The world is a pretty depressing place to be in right now. Ebola continues to spread, the situation in Iraq seems no nearer to being resolved and home-grown terrorism is an increasing risk. But in the midst of this world-in-crisis is one shining gem: The student protests in Hong Kong.
These protests haven’t caught my eye for the reasons you might expect. I’m not particularly surprised that Hong Kong is starting to show its discomfort with the situation it has with China, nor am I surprised with how the protests are being dealt with. What I am surprised by, and actually, quite in awe of, is who are leading these protests: Students. And I think that in these protests lies an important moral for students at this school.
The reason why the Hong Kong protests have been successful, and by success I mean captivate such a large audience, is because students were the ones who took charge of the situation, and students weren’t afraid to speak out. I don’t think the same can always be said for students here. I don’t think we can truly say that we have been the leaders we can and should be. Even though we’re not in the midst of political turmoil like the one that is present in Hong Kong, more initiative on the part of the students each and every day is required.

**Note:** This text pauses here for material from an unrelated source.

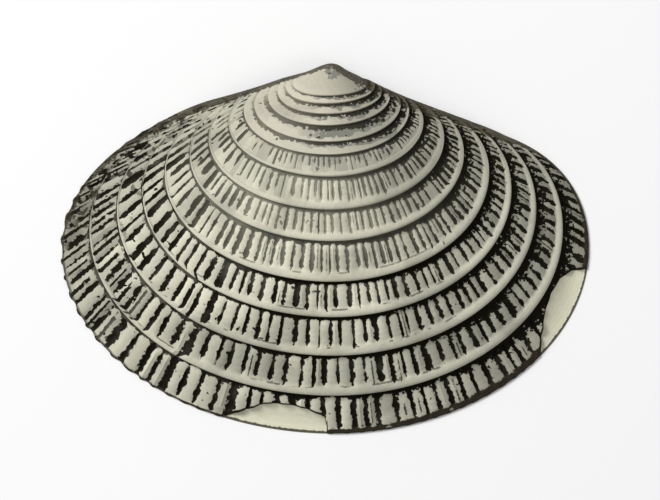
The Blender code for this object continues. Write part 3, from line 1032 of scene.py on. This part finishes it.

In the midst of the discontent and unease felt by students towards the community initiative, how many students moved beyond just complaining to their friends or favorite teachers and tried to do something about it? When the cafeteria food was changed, how many individual students tried to do something about it? When was the last time honest feedback was given to an administrator? In the last two years, plenty of discussion and debate amongst students has taken place, but not enough initiative has been taken to actually instigate the change.
All too often, we rely on the administration and teachers being able to read our minds. We can’t only rely on our Student Council to tell the administration what’s working and what isn’t.
Admittedly, this job of using our voice doesn’t solely fall on the students. The administration needs to make it easier to address these issues. Whether it be open forums with the administrators, like Principal Jack Phillips and Director Student Life James Perry standing outside their offices at conference time, or adding a new “daily leadership” unit to the foundations course. The avenues do have to be opened for students to have the ability to use their voice. Students have to feel comfortable to voice their opinions and provoke real change. Students need to take more of an initiative, but the administration still has to make sure all students feel they can do so.
Students need to be leaders everyday. Students need to speak when they aren’t happy with things; students need to sign up for things like the Prom Committee, students need to care about what is happening to their school, otherwise it will turn into something no one will like. We need to go beyond filling out basic surveys after certain things happen. We need to be talking to the administration directly and participate all we can in the school. Students need to use the voice that has been given to them more often.